--- START STORED DATA ---

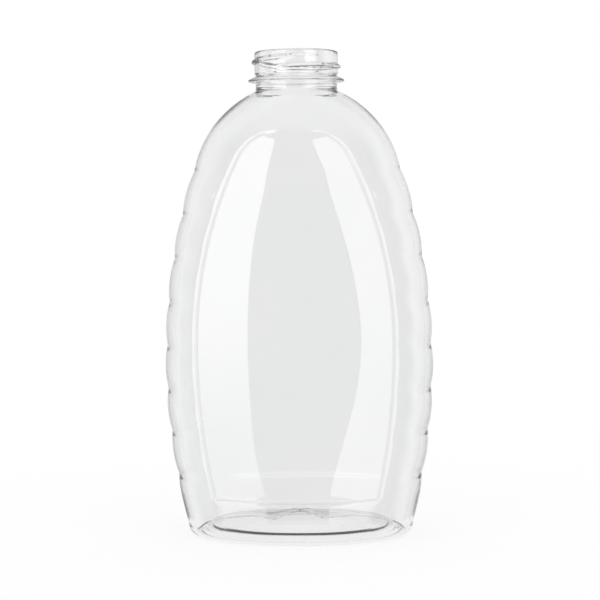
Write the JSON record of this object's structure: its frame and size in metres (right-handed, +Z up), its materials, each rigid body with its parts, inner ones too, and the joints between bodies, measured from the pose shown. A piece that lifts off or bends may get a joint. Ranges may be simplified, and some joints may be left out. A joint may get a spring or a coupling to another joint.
{
  "type": "ribbed oval honey bottle",
  "caption": "Clear oval bottle with a beehive outline, ribbed sides, smooth label panels, a pushed-up base and a threaded round neck, open and without a cap.",
  "frame": {"origin": "middle of the flat standing ring, on the surface that the bottle stands on", "axes": "+Z up along the neck's axis, +X across the wide face, -Y out of the front label panel"},
  "size_m": [0.1138, 0.0722, 0.2035],
  "materials": {
    "clear_pet": "clear, colourless stretch-blown PET, glossy inside and out"
  },
  "bodies": {
    "root": {"neck_finish": "clear_pet", "shoulder": "clear_pet", "body_front": "clear_pet", "body_rear": "clear_pet", "base": "clear_pet"}
  },
  "joints": []
}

--- END STORED DATA ---

_WORK TO DO_.
Please output the complete data exactly.

_WRITTEN RESPONSE_.
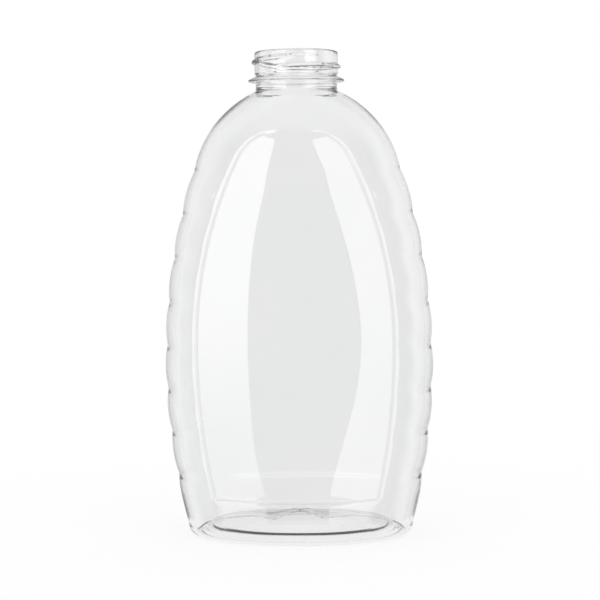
Write the JSON record of this object's structure: its frame and size in metres (right-handed, +Z up), its materials, each rigid body with its parts, inner ones too, and the joints between bodies, measured from the pose shown. A piece that lifts off or bends may get a joint. Ranges may be simplified, and some joints may be left out. A joint may get a spring or a coupling to another joint.
{
  "type": "ribbed oval honey bottle",
  "caption": "Clear oval bottle with a beehive outline, ribbed sides, smooth label panels, a pushed-up base and a threaded round neck, open and without a cap.",
  "frame": {"origin": "middle of the flat standing ring, on the surface that the bottle stands on", "axes": "+Z up along the neck's axis, +X across the wide face, -Y out of the front label panel"},
  "size_m": [0.1138, 0.0722, 0.2035],
  "materials": {
    "clear_pet": "clear, colourless stretch-blown PET, glossy inside and out"
  },
  "bodies": {
    "root": {"neck_finish": "clear_pet", "shoulder": "clear_pet", "body_front": "clear_pet", "body_rear": "clear_pet", "base": "clear_pet"}
  },
  "joints": []
}